§ PROBLEM: Using the data beneath this instruction, retype only the lines from the one that contains "the ribbons join." down to the one that contains "obj.matrix_world = world", both included, exactly as they appear.

(A run of records)
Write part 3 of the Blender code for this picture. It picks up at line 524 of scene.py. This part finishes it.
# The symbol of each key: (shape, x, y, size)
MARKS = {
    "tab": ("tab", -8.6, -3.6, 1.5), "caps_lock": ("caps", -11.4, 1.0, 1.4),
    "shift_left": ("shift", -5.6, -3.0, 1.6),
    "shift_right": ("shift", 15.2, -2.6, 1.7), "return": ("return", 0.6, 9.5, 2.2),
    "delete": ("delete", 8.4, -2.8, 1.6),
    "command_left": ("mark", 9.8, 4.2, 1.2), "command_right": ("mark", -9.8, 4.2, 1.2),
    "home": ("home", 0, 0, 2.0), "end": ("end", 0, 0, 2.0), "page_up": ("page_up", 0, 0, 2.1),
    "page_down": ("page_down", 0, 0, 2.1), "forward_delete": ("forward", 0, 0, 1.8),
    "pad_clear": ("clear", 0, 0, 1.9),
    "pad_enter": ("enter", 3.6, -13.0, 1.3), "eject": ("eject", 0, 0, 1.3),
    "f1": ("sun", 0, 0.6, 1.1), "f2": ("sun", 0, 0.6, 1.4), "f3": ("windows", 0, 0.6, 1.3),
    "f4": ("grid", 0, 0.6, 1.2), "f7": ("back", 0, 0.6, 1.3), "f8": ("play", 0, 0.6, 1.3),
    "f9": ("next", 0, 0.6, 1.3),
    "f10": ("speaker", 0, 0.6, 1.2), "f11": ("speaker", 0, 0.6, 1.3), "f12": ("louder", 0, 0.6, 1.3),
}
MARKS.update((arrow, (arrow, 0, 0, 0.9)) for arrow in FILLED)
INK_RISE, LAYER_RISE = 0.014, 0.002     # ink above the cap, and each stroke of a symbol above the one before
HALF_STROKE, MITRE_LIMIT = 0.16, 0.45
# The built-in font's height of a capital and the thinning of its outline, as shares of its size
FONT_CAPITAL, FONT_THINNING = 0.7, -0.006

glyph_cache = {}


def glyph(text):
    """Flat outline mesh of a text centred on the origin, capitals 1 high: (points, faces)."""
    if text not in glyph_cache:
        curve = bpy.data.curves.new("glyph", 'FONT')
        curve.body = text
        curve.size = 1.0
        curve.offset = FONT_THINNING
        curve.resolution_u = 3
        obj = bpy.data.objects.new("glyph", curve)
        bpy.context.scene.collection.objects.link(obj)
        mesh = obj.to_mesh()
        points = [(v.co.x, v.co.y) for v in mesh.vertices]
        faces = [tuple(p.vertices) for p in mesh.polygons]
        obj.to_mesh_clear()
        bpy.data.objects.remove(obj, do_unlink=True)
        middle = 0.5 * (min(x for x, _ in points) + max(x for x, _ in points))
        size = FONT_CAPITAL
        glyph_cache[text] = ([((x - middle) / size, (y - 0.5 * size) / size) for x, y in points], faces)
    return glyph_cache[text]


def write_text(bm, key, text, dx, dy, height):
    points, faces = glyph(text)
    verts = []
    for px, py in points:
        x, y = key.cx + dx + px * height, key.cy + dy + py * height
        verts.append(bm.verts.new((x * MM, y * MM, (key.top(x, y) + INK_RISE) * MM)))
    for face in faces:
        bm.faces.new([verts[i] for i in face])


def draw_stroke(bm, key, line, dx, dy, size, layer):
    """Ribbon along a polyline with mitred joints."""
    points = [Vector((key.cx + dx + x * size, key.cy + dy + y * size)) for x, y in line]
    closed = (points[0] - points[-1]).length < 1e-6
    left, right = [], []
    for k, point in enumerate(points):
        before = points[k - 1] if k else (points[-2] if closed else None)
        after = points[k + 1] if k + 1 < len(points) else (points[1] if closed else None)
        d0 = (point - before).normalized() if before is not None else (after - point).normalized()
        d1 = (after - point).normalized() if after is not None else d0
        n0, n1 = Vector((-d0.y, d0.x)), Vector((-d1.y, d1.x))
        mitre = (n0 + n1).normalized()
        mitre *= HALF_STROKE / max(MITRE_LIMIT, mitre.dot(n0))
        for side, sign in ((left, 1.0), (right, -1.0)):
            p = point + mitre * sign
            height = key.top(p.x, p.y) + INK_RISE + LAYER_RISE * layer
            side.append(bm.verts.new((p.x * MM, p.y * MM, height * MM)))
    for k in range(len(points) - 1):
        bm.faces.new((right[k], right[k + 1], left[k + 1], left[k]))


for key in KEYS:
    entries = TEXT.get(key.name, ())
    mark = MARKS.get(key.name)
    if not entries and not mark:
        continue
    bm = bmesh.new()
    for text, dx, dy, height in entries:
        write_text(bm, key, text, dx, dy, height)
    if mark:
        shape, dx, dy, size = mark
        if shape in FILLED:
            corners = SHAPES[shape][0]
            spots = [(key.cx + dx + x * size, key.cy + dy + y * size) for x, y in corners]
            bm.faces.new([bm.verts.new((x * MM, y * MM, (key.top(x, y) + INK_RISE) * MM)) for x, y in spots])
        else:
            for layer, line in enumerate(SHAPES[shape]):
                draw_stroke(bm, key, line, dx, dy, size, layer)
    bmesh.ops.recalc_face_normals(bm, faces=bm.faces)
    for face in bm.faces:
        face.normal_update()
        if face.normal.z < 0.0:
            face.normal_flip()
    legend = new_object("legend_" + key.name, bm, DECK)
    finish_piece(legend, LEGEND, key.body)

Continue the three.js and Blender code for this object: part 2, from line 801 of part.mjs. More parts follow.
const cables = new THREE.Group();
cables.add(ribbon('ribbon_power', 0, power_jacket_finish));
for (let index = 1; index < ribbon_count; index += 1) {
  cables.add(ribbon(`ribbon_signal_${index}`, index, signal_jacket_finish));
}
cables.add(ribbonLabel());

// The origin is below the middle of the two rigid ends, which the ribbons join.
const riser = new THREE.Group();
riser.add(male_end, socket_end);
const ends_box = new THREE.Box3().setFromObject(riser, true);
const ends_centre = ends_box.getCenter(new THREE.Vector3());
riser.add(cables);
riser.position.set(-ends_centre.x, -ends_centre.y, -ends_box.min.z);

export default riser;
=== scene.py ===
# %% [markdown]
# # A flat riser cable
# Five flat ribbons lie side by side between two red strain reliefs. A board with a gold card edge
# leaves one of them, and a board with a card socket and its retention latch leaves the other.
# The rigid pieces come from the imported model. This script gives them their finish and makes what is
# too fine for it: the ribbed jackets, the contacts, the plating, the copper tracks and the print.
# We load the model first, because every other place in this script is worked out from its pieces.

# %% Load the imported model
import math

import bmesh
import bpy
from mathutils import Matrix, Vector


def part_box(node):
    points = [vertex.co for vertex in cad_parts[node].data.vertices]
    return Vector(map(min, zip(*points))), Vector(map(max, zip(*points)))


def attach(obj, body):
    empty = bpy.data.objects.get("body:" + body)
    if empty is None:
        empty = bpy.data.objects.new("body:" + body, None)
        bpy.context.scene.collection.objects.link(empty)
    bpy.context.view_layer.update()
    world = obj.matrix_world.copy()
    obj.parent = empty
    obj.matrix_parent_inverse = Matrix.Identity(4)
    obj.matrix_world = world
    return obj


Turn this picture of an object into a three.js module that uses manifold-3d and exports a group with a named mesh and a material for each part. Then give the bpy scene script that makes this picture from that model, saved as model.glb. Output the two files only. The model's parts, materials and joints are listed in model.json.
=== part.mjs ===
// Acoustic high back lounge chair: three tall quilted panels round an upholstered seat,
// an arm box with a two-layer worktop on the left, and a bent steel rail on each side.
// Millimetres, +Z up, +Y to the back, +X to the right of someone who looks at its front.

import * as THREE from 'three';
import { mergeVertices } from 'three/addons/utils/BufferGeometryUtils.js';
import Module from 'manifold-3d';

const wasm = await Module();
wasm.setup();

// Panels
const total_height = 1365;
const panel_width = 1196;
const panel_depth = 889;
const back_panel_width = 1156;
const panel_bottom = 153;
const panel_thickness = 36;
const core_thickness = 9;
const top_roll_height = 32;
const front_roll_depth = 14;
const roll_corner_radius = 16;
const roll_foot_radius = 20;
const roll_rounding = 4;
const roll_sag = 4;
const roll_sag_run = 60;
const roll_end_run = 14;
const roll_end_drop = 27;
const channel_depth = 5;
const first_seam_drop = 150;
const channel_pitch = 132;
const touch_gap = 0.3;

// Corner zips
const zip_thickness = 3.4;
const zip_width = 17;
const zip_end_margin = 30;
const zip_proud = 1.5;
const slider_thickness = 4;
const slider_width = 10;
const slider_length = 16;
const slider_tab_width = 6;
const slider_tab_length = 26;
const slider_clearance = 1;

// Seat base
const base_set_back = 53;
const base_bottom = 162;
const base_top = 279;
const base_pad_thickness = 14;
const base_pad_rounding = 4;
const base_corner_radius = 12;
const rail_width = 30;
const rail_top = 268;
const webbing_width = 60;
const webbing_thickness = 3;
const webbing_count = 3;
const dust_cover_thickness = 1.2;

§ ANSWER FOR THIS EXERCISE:
// The origin is below the middle of the two rigid ends, which the ribbons join.
const riser = new THREE.Group();
riser.add(male_end, socket_end);
const ends_box = new THREE.Box3().setFromObject(riser, true);
const ends_centre = ends_box.getCenter(new THREE.Vector3());
riser.add(cables);
riser.position.set(-ends_centre.x, -ends_centre.y, -ends_box.min.z);

export default riser;
=== scene.py ===
# %% [markdown]
# # A flat riser cable
# Five flat ribbons lie side by side between two red strain reliefs. A board with a gold card edge
# leaves one of them, and a board with a card socket and its retention latch leaves the other.
# The rigid pieces come from the imported model. This script gives them their finish and makes what is
# too fine for it: the ribbed jackets, the contacts, the plating, the copper tracks and the print.
# We load the model first, because every other place in this script is worked out from its pieces.

# %% Load the imported model
import math

import bmesh
import bpy
from mathutils import Matrix, Vector


def part_box(node):
    points = [vertex.co for vertex in cad_parts[node].data.vertices]
    return Vector(map(min, zip(*points))), Vector(map(max, zip(*points)))


def attach(obj, body):
    empty = bpy.data.objects.get("body:" + body)
    if empty is None:
        empty = bpy.data.objects.new("body:" + body, None)
        bpy.context.scene.collection.objects.link(empty)
    bpy.context.view_layer.update()
    world = obj.matrix_world.copy()
    obj.parent = empty
    obj.matrix_parent_inverse = Matrix.Identity(4)
    obj.matrix_world = world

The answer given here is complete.